Schon Lara, die Hauptperson aus Jacob Lass‘ großartigem Studentenfilm „Love Steaks“, war taff, ungestüm und liebenswert zugleich. Im Gegenzug dürfen die tollen Typen in Lass‘ Filmen auch mal weich und unsicher sein. Was für eine Befreiung!

Zu Beginn hat die schüchterne Maggie (Maria Dragus) die Aufnahmeprüfung zur Polizeischule versemmelt. Kurz darauf schnappt ihr eine Frau den Parkplatz weg. Da taucht plötzlich Tiger Girl auf, eine Frau wie eine weibliche Vision aus „Fight Club“, mit ansteckender Energie von Ella Rumpf verkörpert. Kurzerhand tritt sie den Außenspiegel vom Auto der Parkplatzräuberin ab. Im Supermarkt beobachtet Maggie dann fasziniert Tiger Girl beim Klauen, nur um wenig später deren Diebesgut in ihrer Tasche zu finden. Nachdem die moderne Pippi Langstrumpf Maggie dann noch aus den Fängen eines zudringlichen Bekannten und vor drei Typen in der U-Bahn gerettet hat, steht dem Beginn einer ungewöhnlichen Freundschaft nichts mehr im Wege.
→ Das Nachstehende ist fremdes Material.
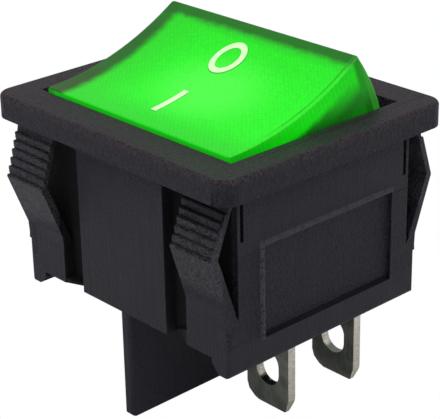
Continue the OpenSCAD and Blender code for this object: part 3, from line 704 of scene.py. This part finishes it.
fm = Mat("pale_floor")
fv = fm.coords(1000.0)
fx, fy, fz = fm.split(fv)
fm.set(Base_Color=fm.tint((0.80, 0.80, 0.80), fm.line(fm.noise(fv, 0.02, 2.0, 0.5), 0.3, 0.7, 0.98, 1.02)))
fm.bsdf.inputs["Roughness"].default_value = 0.9
fm.bsdf.inputs["Specular IOR Level"].default_value = 0.0
white = fm.nt.nodes.new("ShaderNodeEmission")
white.inputs["Color"].default_value = (1.0, 1.0, 1.0, 1.0)
fm.nt.links.new(by_ray(fm.nt, white.outputs[0], fm.bsdf.outputs[0]), fm.out.inputs[0])
me = bpy.data.meshes.new("floor")
me.from_pydata([(-3, -3, FLOOR_Z), (3, -3, FLOOR_Z), (3, 3, FLOOR_Z), (-3, 3, FLOOR_Z)], [], [(0, 1, 2, 3)])
floor = bpy.data.objects.new("floor", me)
scene.collection.objects.link(floor)
me.materials.append(fm.m)

world = bpy.data.worlds.new("studio")
scene.world = world
world.use_nodes = True
wn = world.node_tree
wn.nodes.clear()
w_out = wn.nodes.new("ShaderNodeOutputWorld")
w_seen = wn.nodes.new("ShaderNodeBackground")
w_seen.inputs["Color"].default_value = (1.0, 1.0, 1.0, 1.0)
w_tent = wn.nodes.new("ShaderNodeBackground")
tc = wn.nodes.new("ShaderNodeTexCoord")
sep = wn.nodes.new("ShaderNodeSeparateXYZ")
wn.links.new(tc.outputs["Generated"], sep.inputs[0])
ramp = wn.nodes.new("ShaderNodeMapRange")
ramp.inputs["From Min"].default_value = -0.1
ramp.inputs["From Max"].default_value = 0.9
ramp.inputs["To Min"].default_value = 0.32
ramp.inputs["To Max"].default_value = 0.60
w_tent.inputs["Color"].default_value = (1.0, 0.95, 1.0, 1.0)
wn.links.new(sep.outputs["Z"], ramp.inputs["Value"])
wn.links.new(ramp.outputs["Result"], w_tent.inputs["Strength"])
wn.links.new(by_ray(wn, w_seen.outputs[0], w_tent.outputs[0]), w_out.inputs[0])


def area(name, az, el, dist, size, power, colour=(1, 1, 1), aim=(0, 0, -8)):
    ld = bpy.data.lights.new(name, "AREA")
    ld.shape = "SQUARE"
    ld.size = size
    ld.energy = power
    ld.color = colour
    lo = bpy.data.objects.new(name, ld)
    scene.collection.objects.link(lo)
    a, e = math.radians(az), math.radians(el)
    d = Vector((math.sin(a) * math.cos(e), -math.cos(a) * math.cos(e), math.sin(e)))
    target = Vector(aim) * MM
    lo.location = target + d * dist
    lo.rotation_mode = "QUATERNION"
    lo.rotation_quaternion = d.to_track_quat("Z", "Y")
    return lo


area("key", 10, 62, 0.45, 0.30, 0.35)
area("fill", 120, 40, 0.5, 0.35, 0.15)

scene.view_settings.view_transform = "Standard"
scene.view_settings.look = "None"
Tigers Schlüsselbotschaft – „Höflichkeit ist eigentlich auch nur so ’ne Art Gewalt. Gegen Dich!“ – bringt Maggie, die nun Vanilla getauft wird, gewaltig ins Grübeln – und mit ihr bestimmt große Teile des weiblichen Kinopublikums. Während das lebensfrohe Tiger Girl in einem klapprigen Wohnmobil haust und ab und an ihre Junkie-Freunde auf einem Dachboden besucht, überbrückt Vanilla die Zeit bis zur nächsten Aufnahmeprüfung mit einer Security-Ausbildung bei Herrn Feldschau – einem Laiendarsteller, der die Rolle, die er auch im wirklichen Leben spielt, so glaubwürdig rüberbringt, wie es kein Schauspieler könnte. Damit bereitet Regisseur Lass, der sich der Improvisation verschrieben hat, den Boden für ein paar befreiende Lacher, die aus dem tiefsten Urgrund des autoritätsgepeinigten Deutschen kommen.
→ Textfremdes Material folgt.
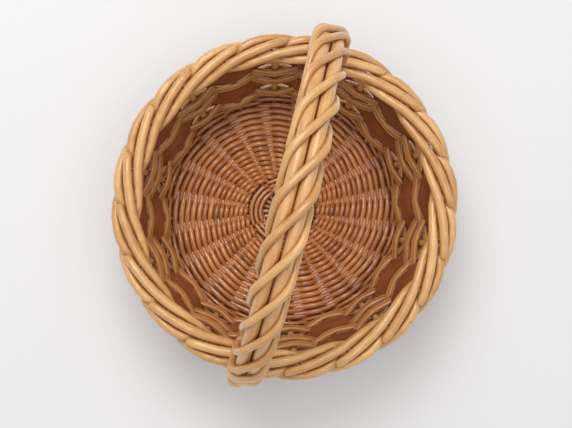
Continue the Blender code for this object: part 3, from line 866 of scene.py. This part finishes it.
makeHandle()
print("handle made")


def paintCreviceShade(reach):
    # painted shade where rods meet: marks every point that has another rod close in front of it, and the mark
    # darkens the colour there
    corners, faces = [], []
    for piece in pieces:
        first = len(corners)
        mesh = piece.data
        places = np.zeros(len(mesh.vertices) * 3, np.float32)
        mesh.vertices.foreach_get("co", places)
        corners += places.reshape(-1, 3).tolist()
        faces += [[first + corner for corner in face.vertices] for face in mesh.polygons]
    tree = BVHTree.FromPolygons(corners, faces)
    start = 0
    for piece in pieces:
        mesh = piece.data
        normals = np.zeros(len(mesh.vertices) * 3, np.float32)
        mesh.vertex_normals.foreach_get("vector", normals)
        normals = normals.reshape(-1, 3)
        values = np.zeros(len(mesh.vertices), np.float32)
        for index in range(len(mesh.vertices)):
            point = Vector(corners[start + index]) + Vector(normals[index]) * reach
            distance = tree.find_nearest(point, reach * 2.0)[3]
            values[index] = 0.0 if distance is None else max(0.0, 1.0 - distance / reach)
        mesh.attributes.new("creviceShade", "FLOAT", "POINT").data.foreach_set("value", values)
        start += len(mesh.vertices)


# how far the painted shade reaches from where rods meet, in millimetres
creviceShadeReach = 1.2
paintCreviceShade(creviceShadeReach * mm)
triangles = sum(len(piece.data.loop_triangles) or len(piece.data.polygons) * 2 for piece in pieces)
print("crevices stained,", len(pieces), "pieces,", triangles, "triangles or so")


# Studio

studio = {
    "lens": 69.0,
    "distance": 700.0,
    "rimZ": 76.0,
    "tilt": 3.7,
    "turn": 14.2,
    "lean": (-0.669, -0.743),
    "aimDrop": 5.1,
    "floorColor": (0.86, 0.86, 0.865),
    # where each softbox stands across, up the picture and above, its distance, size and power
    "key": ((-0.14, 0.50, 0.86), 1300.0, 650.0, 6.6),
    "overhead": ((0.0, 0.0, 1.0), 2000.0, 2200.0, 15.0),
    "worldStrength": 0.45,
}


def makeStudio():
    turn = math.radians(studio["turn"])
    right = Vector((math.cos(turn), math.sin(turn), 0.0))
    up = Vector((-math.sin(turn), math.cos(turn), 0.0))
    upright = Vector((0.0, 0.0, 1.0))
    rim = upright * studio["rimZ"]
    tilt = math.radians(studio["tilt"])
    lean = right * studio["lean"][0] + up * studio["lean"][1]
    place = rim + studio["distance"] * (math.cos(tilt) * upright + math.sin(tilt) * lean)
    look = (rim - up * studio["aimDrop"] - place).normalized()
    sideways = look.cross(up).normalized()
    axes = Matrix((sideways, sideways.cross(look), -look)).transposed().to_4x4()
    camera = bpy.data.objects.new("camera", bpy.data.cameras.new("camera"))
    camera.data.lens = studio["lens"]
    camera.data.clip_start = 0.01
    camera.matrix_world = Matrix.Translation(place * mm) @ axes
    scene.collection.objects.link(camera)
    scene.camera = camera

    floorMesh = bpy.data.meshes.new("floor")
    floorMesh.from_pydata([(-3, -3, 0), (3, -3, 0), (3, 3, 0), (-3, 3, 0)], [], [(0, 1, 2, 3)])
    floor = bpy.data.objects.new("floor", floorMesh)
    scene.collection.objects.link(floor)
    paper = bpy.data.materials.new("paper")
    paper.use_nodes = True
    paper.node_tree.nodes["Principled BSDF"].inputs["Base Color"].default_value = (*studio["floorColor"], 1.0)
    paper.node_tree.nodes["Principled BSDF"].inputs["Roughness"].default_value = 0.9
    floorMesh.materials.append(paper)

    for name in ("key", "overhead"):
        (x, y, z), distance, size, power = studio[name]
        softbox = bpy.data.objects.new(name, bpy.data.lights.new(name, "AREA"))
        direction = (right * x + up * y + upright * z).normalized()
        softbox.location = direction * distance * mm
        softbox.rotation_euler = direction.to_track_quat("Z", "Y").to_euler()
        softbox.data.size = size * mm
        softbox.data.energy = power
        scene.collection.objects.link(softbox)

    world = bpy.data.worlds.new("studio")
    world.use_nodes = True
    world.node_tree.nodes["Background"].inputs["Color"].default_value = (1.0, 1.0, 1.0, 1.0)
    world.node_tree.nodes["Background"].inputs["Strength"].default_value = studio["worldStrength"]
    scene.world = world
    scene.view_settings.view_transform = "Standard"


makeStudio()
print("studio made")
Doch weil „der Deutsche“ bisweilen nicht nur recht autoritätshörig, sondern auch uniformgläubig ist, besorgt Vanilla für ihre Freundin auch eine Security-Uniform, mit der sie dann aus simpler Lust an weiblicher Selbstermächtigung Parkbesuchern die Rucksäcke oder Fahrräder stehlen oder in einem Kaufhaus junge Männer schon mal nötigen, sich komplett auszuziehen.
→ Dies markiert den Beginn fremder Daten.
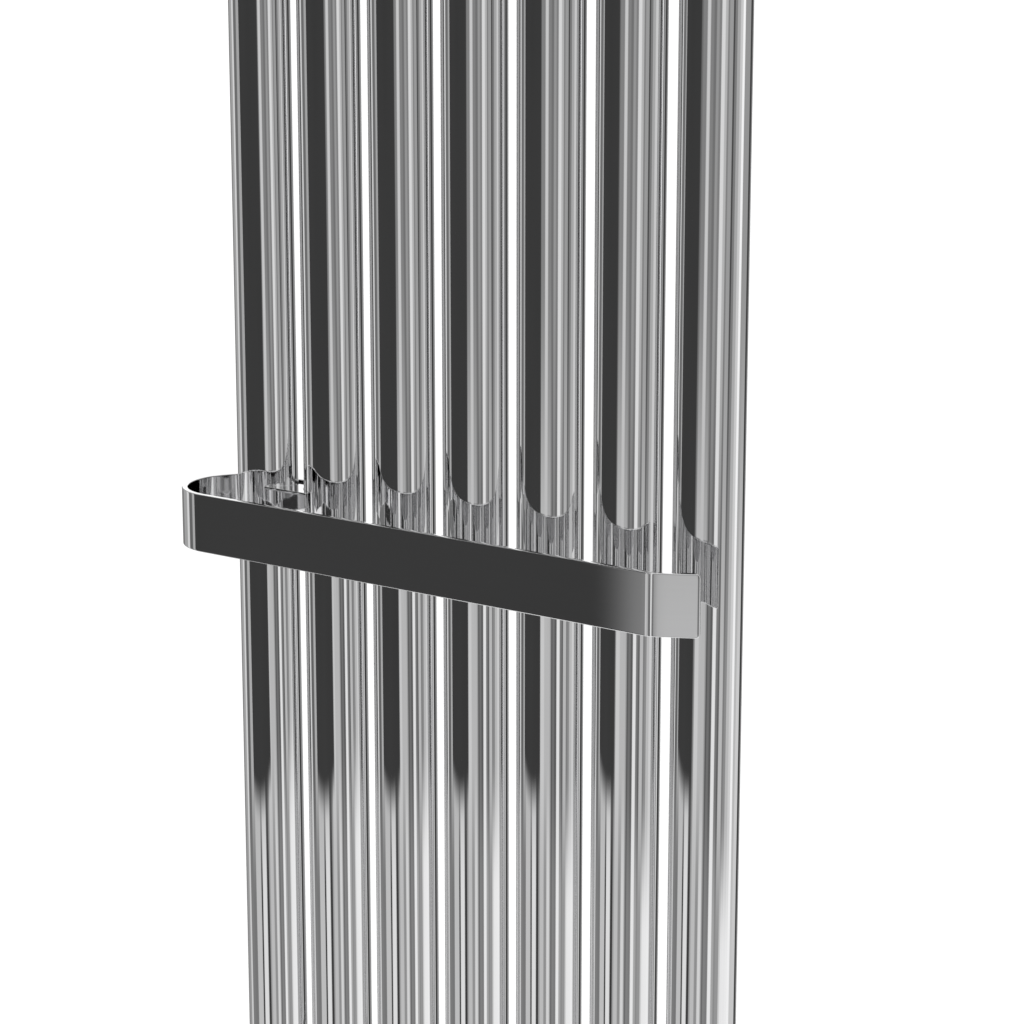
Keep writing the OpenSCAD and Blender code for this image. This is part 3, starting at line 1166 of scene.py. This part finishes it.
@dataclass(frozen=True)
class Panel:
    """One upright stripe of the tent, as far as the next panel's start.

    Args:
        start: the azimuth where it begins, from the front towards the right.
        top: its tone at the height of the radiator and above.
        middle: its tone below the radiator's middle.
        base: its tone near the floor.
    """

    start: float
    top: float
    middle: float
    base: float


@dataclass
class Tent:
    """A round tent of light and dark panels that only shows in reflections."""

    radius: float = 1.9
    half_height: float = 2.6
    soft: float = 1.2
    upper_blend: tuple[float, float] = (-0.45, -1.05)
    lower_blend: tuple[float, float] = (-1.15, -1.36)
    panels: tuple[Panel, ...] = (
        Panel(-180.0, 0.55, 0.55, 0.55),
        Panel(-160.0, 0.98, 0.90, 0.80),
        Panel(-122.0, 0.46, 0.46, 0.50),
        Panel(-104.0, 0.62, 0.62, 0.58),
        Panel(-88.0, 0.82, 0.82, 0.80),
        Panel(-80.0, 0.42, 0.38, 0.48),
        Panel(-70.0, 0.64, 0.67, 0.46),
        Panel(-61.0, 0.60, 0.70, 0.74),
        Panel(-48.0, 0.60, 0.70, 0.12),
        Panel(-44.5, 0.60, 0.70, 0.86),
        Panel(-35.0, 0.38, 0.38, 0.22),
        Panel(-29.5, 0.42, 0.50, 0.62),
        Panel(-26.5, 0.50, 0.78, 0.73),
        Panel(-18.5, 0.78, 0.71, 0.56),
        Panel(-12.5, 0.50, 0.71, 0.82),
        Panel(-6.0, 0.44, 0.58, 0.58),
        Panel(-3.5, 0.44, 0.32, 0.38),
        Panel(-1.0, 0.58, 0.43, 0.50),
        Panel(4.5, 0.50, 0.34, 0.48),
        Panel(9.5, 0.84, 0.88, 0.90),
        Panel(17.5, 0.70, 0.46, 0.64),
        Panel(23.5, 0.50, 0.36, 0.54),
        Panel(27.6, 0.60, 0.72, 0.58),
        Panel(38.0, 0.27, 0.48, 0.80),
        Panel(43.0, 0.48, 0.54, 0.90),
        Panel(51.0, 0.65, 0.72, 0.91),
        Panel(63.0, 0.78, 0.80, 0.92),
        Panel(75.0, 0.95, 0.94, 0.94),
        Panel(88.0, 0.58, 0.72, 0.77),
        Panel(104.0, 0.58, 0.80, 0.78),
        Panel(135.0, 0.24, 0.22, 0.24),
        Panel(163.0, 0.55, 0.55, 0.55),
    )

    def ring(self, graph: Graph, azimuth: Val, tones: list[float]) -> Val:
        """Brightness round the tent at one height.

        Args:
            graph: the tent material's graph.
            azimuth: the azimuth in degrees.
            tones: one display tone for each panel.

        Returns:
            The brightness there.
        """
        levels = [radiance(t) for t in tones]
        total = azimuth * 0.0 + levels[0]
        for panel, before, after in zip(self.panels[1:], levels, levels[1:]):
            if after != before:
                rise = graph.step(azimuth, panel.start - self.soft, panel.start + self.soft)
                total = rise * (after - before) + total
        return total

    def build(self) -> bpy.types.Object:
        """The tent's wall with its panels."""
        made, graph = new_material("tent_panels")
        x, y, z = graph.split()
        azimuth = x.angle_from((y - TUBE_Y * MM) * -1.0) * math.degrees(1.0)
        top = self.ring(graph, azimuth, [p.top for p in self.panels])
        middle = self.ring(graph, azimuth, [p.middle for p in self.panels])
        base = self.ring(graph, azimuth, [p.base for p in self.panels])
        down = graph.step(z, *self.upper_blend)
        under = graph.step(z, *self.lower_blend)
        body = top + (middle - top) * down
        light = body + (base - body) * under
        colour = graph.node("ShaderNodeCombineColor", None, {0: light, 1: light, 2: light})
        graph.surface({**GLOW, "Emission Color": colour.outputs[0]})
        shape = Shape()
        edges = ring_edges(shape, self.radius, 180, -self.half_height)
        swept(shape, edges, (0.0, 0.0, 2 * self.half_height))
        shape.moved(Matrix.Translation((0.0, TUBE_Y * MM, 0.0)))
        return stage_mesh(shape, "studio_tent", made, reflected_only=True)


@dataclass
class DarkCard:
    """A tall dark card beside the camera that gives the metal its broad dark stripe."""

    left: tuple[float, float] = (-0.900, -0.514)
    right: tuple[float, float] = (-0.390, -0.970)
    base: float = -0.925
    fade: float = 0.05
    side_fade: float = 0.035
    top: float = 1.60
    tone: float = 0.222

    def build(self) -> bpy.types.Object:
        """The card, fading out at its lower edge and at its right edge."""
        made, graph = new_material("dark_card")
        x, _, z = graph.split()
        low = graph.step(z, self.base, self.base + self.fade)
        side = 1.0 - graph.step(x, self.right[0] - self.side_fade, self.right[0])
        cover = low * side
        grain = graph.noise((3.0, 3.0, 3.0), 1.0)
        shade = radiance(self.tone)
        colour = graph.mix(grain, (shade * 0.9,) * 3, (shade * 1.1,) * 3)
        card = graph.node("ShaderNodeBsdfPrincipled", None, {**GLOW, "Emission Color": colour})
        clear = graph.node("ShaderNodeBsdfTransparent")
        mixed = graph.node("ShaderNodeMixShader", None, {0: cover, 1: clear.outputs[0], 2: card.outputs[0]})
        graph.node("ShaderNodeOutputMaterial", None, {"Surface": mixed.outputs[0]})
        shape = Shape()
        line = [shape.bm.verts.new((*point, self.base)) for point in (self.left, self.right)]
        edge = shape.bm.edges.new(line)
        swept(shape, [edge], (0.0, 0.0, self.top - self.base))
        return stage_mesh(shape, "studio_dark_card", made, reflected_only=True)


def stage_mesh(shape: Shape, name: str, material: bpy.types.Material,
               reflected_only: bool) -> bpy.types.Object:
    """Turns a shape in metres into an object of the studio.

    Args:
        shape: the mesh; it is used up.
        name: the object's name.
        material: its material.
        reflected_only: whether only mirror-like surfaces see it.

    Returns:
        The new object.
    """
    mesh = bpy.data.meshes.new(name)
    shape.bm.to_mesh(mesh)
    shape.bm.free()
    mesh.materials.append(material)
    made = bpy.data.objects.new(name, mesh)
    bpy.context.scene.collection.objects.link(made)
    if reflected_only:
        for ray in ("camera", "diffuse", "shadow", "transmission", "volume_scatter"):
            setattr(made, f"visible_{ray}", False)
    return made


@dataclass
class Studio:
    """Pale floor, white surroundings and soft lamps."""

    floor_z: float = -1.02
    floor_size: float = 40.0

    def floor(self) -> bpy.types.Object:
        """The pale floor, which reflections don't see."""
        made, graph = new_material("pale_floor")
        cloud = graph.noise((1.2, 1.2, 1.2), 3.0)
        fine = graph.noise((60.0, 60.0, 60.0), 2.0)
        graph.surface({
            "Base Color": graph.mix(cloud * 0.7 + fine * 0.3, (0.90, 0.90, 0.90), (0.93, 0.93, 0.93)),
            "Roughness": fine * 0.1 + 0.6, "Specular IOR Level": 0.1})
        shape = Shape()
        bmesh.ops.create_grid(shape.bm, x_segments=1, y_segments=1, size=self.floor_size / 2,
                              matrix=Matrix.Translation((0.0, 0.0, self.floor_z)))
        floor = stage_mesh(shape, "studio_floor", made, reflected_only=False)
        floor.visible_glossy = False
        return floor

    def lamp(self, name: str, place: Vector, spread: float, strength: float) -> bpy.types.Object:
        """A broad soft light that comes evenly from one direction.

        Args:
            name: the light's name.
            place: the direction it comes from, as a point seen from the radiator's middle.
            spread: the angle that its source fills, in degrees.
            strength: its strength, in watts on each square metre.

        Returns:
            The new light.
        """
        data = bpy.data.lights.new(name, "SUN")
        data.angle = math.radians(spread)
        data.energy = strength
        lamp = bpy.data.objects.new(name, data)
        lamp.rotation_euler = (-place).to_track_quat("-Z", "Y").to_euler()
        lamp.visible_glossy = False
        bpy.context.scene.collection.objects.link(lamp)
        return lamp

    def world(self) -> None:
        """White surroundings."""
        world = bpy.data.worlds.new("white_surroundings")
        world.use_nodes = True
        graph = Graph(world.node_tree)
        back = graph.node("ShaderNodeBackground", None, {"Color": (1.0, 1.0, 1.0, 1.0), "Strength": 1.0})
        graph.node("ShaderNodeOutputWorld", None, {"Surface": back.outputs[0]})
        bpy.context.scene.world = world
        bpy.context.scene.view_settings.view_transform = "Standard"

    def build(self) -> None:
        """The whole studio."""
        self.world()
        self.floor()
        self.lamp("light_above", Vector((0.3, -0.6, 3.4)), spread=70.0, strength=0.45)
        self.lamp("light_behind", Vector((-0.8, 2.2, 3.0)), spread=60.0, strength=0.25)
        Tent().build()
        DarkCard().build()


@dataclass
class Camera:
    """The camera in front, to the right of the radiator and level with its middle."""

    place: Triple = (1.114, -1.523, -0.001)
    yaw: float = 37.0
    pitch: float = 12.62
    focal: float = 100.9
    sensor: float = 36.0

    def build(self) -> bpy.types.Object:
        """The scene's camera."""
        data = bpy.data.cameras.new("camera")
        data.lens = self.focal
        data.sensor_width = self.sensor
        data.clip_start = 0.05
        data.clip_end = 60.0
        data.dof.use_dof = False
        made = bpy.data.objects.new("camera", data)
        yaw, pitch = math.radians(self.yaw), math.radians(self.pitch)
        ahead = Vector((-math.sin(yaw) * math.cos(pitch), math.cos(yaw) * math.cos(pitch),
                        -math.sin(pitch)))
        made.location = self.place
        made.rotation_euler = ahead.to_track_quat("-Z", "Y").to_euler()
        bpy.context.scene.collection.objects.link(made)
        bpy.context.scene.camera = made
        return made


def main() -> None:
    """Builds every piece of the radiator and the studio round it."""
    logging.basicConfig(level=logging.INFO, format="%(name)s %(message)s")
    OvalTubes().build()
    Headers().build()
    EndFittings().build()
    Brackets().build()
    TowelRail().build()
    RailClamp().build()
    Studio().build()
    Camera().build()


if __name__ == "__main__":
    main()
Wie auch schon bei „Love Steaks“ zieht Timon Schaeppi den Zuschauer mit seiner unerhört innovativen Kameraarbeit mitten in das Geschehen hinein, die dröhnende Musik von Golo Schultz und der Band Grossstadtgeflüster vermag das mächtige Hochgefühl der beiden Frauen noch zu unterstreichen.

Doch irgendwann wird aus Spaß Ernst, und Vanilla, die ihm Gegensatz zu Tiger Girl keinen eigenen Moralkodex hat, beginnt über die Strenge zu schlagen. So haut sie berauscht von ihrem neuen Ich schon mal einer Passantin völlig grundlos ins Gesicht.

Dies ist spätestens der Punkt, an dem der Zuschauer anfängt, über die Mechanismen der Entfesselung von Gewalt im Allgemeinen und der weiblichen Selbstermächtigung im Besonderen nachzusinnen. Wie genial, dass Lass in diesem Zusammenhang die Background-Geschichte der beiden Frauen außer Acht lässt. So kann man sich über diese faszinierend-authentischen Figuren die Köpfe heiß reden, ohne die ewige weibliche Opfergeschichte berücksichtigen zu müssen, wie beispielsweise bei der von Uma Thurman gespielten Braut in „Kill Bill“.

Recht bald fragt man sich, warum dieser diskursanregende Film bloß in der Panorama-Sektion der diesjährigen Berlinale lief, denn genau solche Filme gehören in einen lebendigen Wettbewerb. Wer offen für wild-provokantes, aber dennoch durchdachtes Improvisationskino ist, der sollte „Tiger Girl“ also keinesfalls verpassen.